Yeah, pretty much the same reason people keep buying Seagate drives generally: They cost less and they aren't so much worse that it is worth paying a higher price for a drive that's less likely to fail.
Are there trends for AFR by drive age? ie. for a specific drive or manufacturer, what is the failure rate for drives that have been in use n years? It'd be interesting to see how the failure rate go up/down as they get older.
Electronics typically follow a "bathtub" reliability curve. You'll have a large number of early failures (unflatteringly called "infant mortality") then the curve levels off for a long period of time, and then starts rising again as the items start wearing out.
Just a heads up: there's no such thing as a refurbished hard drive. It's not economical. Instead, those drives are actually just used drives with the SMART counters cleared.

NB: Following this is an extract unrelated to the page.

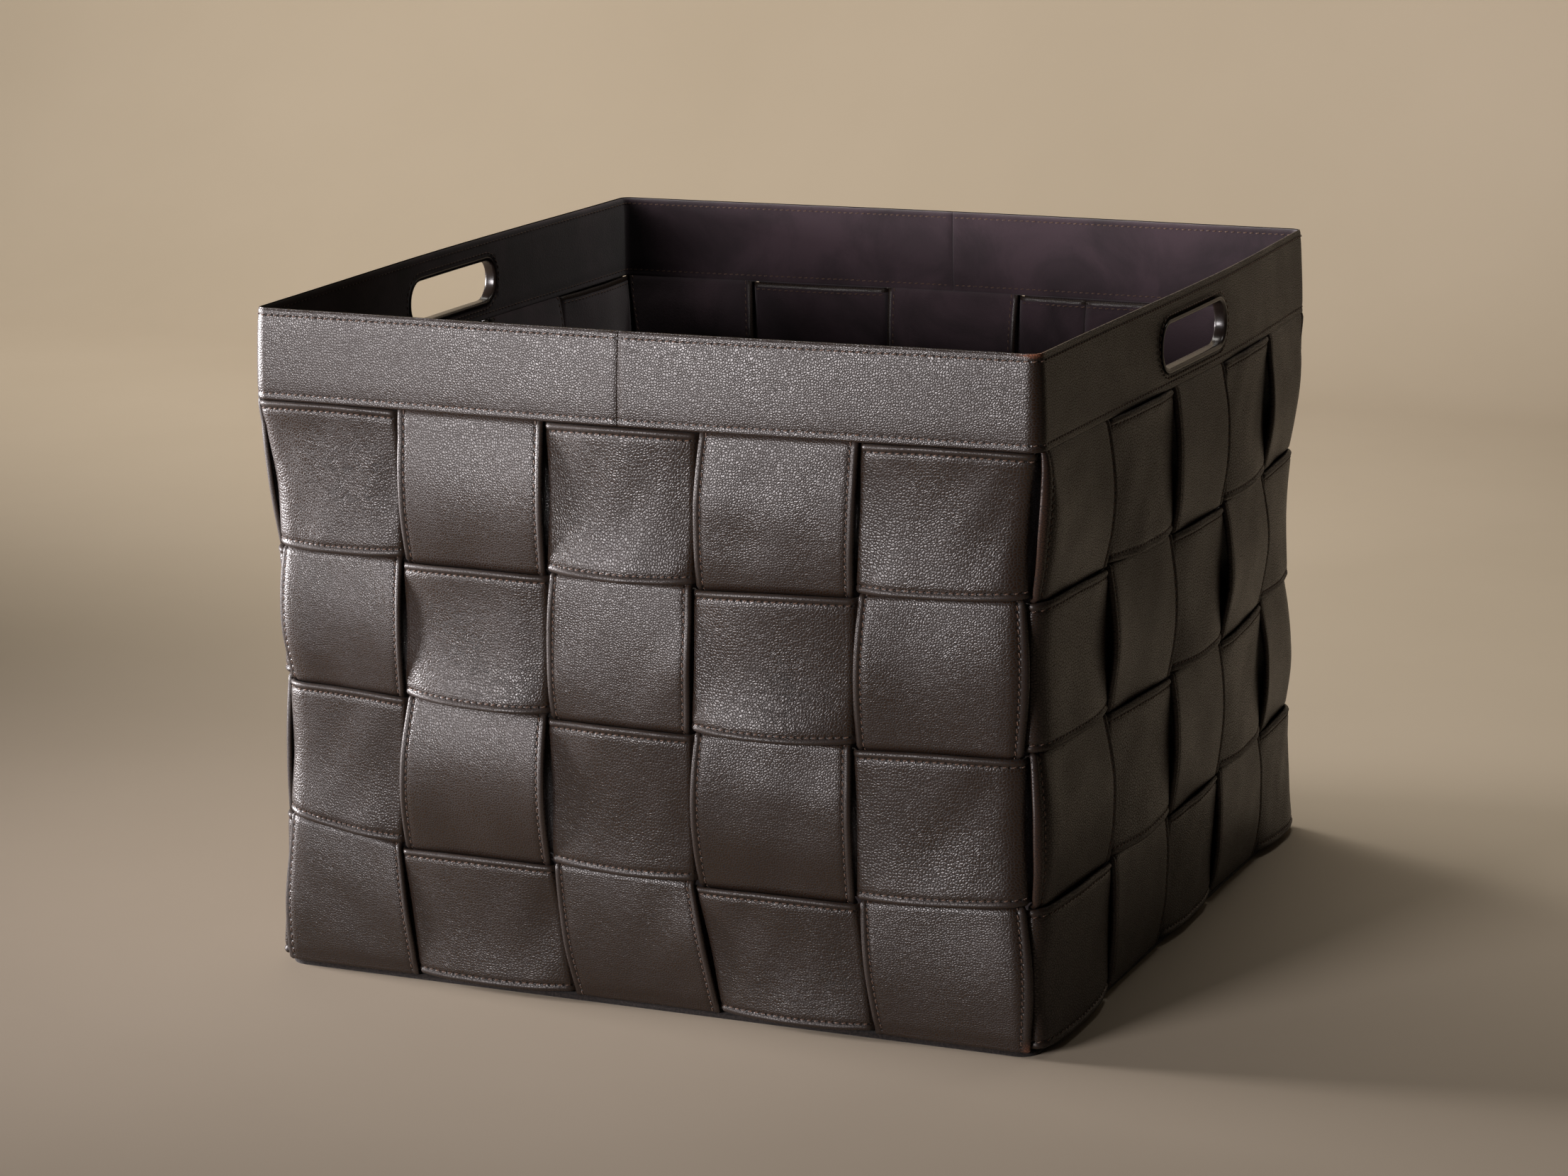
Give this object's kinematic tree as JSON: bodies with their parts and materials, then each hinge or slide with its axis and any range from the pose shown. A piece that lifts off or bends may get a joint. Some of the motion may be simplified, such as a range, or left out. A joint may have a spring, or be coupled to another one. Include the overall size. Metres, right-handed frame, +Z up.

Yes and no. It's more like they're "recertified". It's pretty easy and non-invasive to replace the logic board, which can fix many problems that might warrant an RMA. I've also gotten refurbs back from Seagate and WDC RMA's that have new top covers on the drive (evidenced by a new, non-retail sticker, no old sticker underneath it). Presumably they're doing some inspection of the platters and heads before sending them out. These drives came with a 30day warranty and cleared SMART data. But I would argue that its fair to reset the SMART data after this kind of refurbishment/re-certification.
That being said, there are definitely some sketchy drive resellers on marketplaces like Amazon who just clear the smart data on old drives and sell them as refurbished, or even new.
Because they're discontinued, Western Digital rolled them into their server line, and people like me are snapping the remaining stock incase drives in our RAID die.
The volumes of units are high enough I think this is north of 'too small sample size for statistical validity' So the question in my mind is, how significant is the variance in the failure rates?
Is this underlying manufacturing error tolerances, or is this shipping/deployment effects, or is this .. Aliens?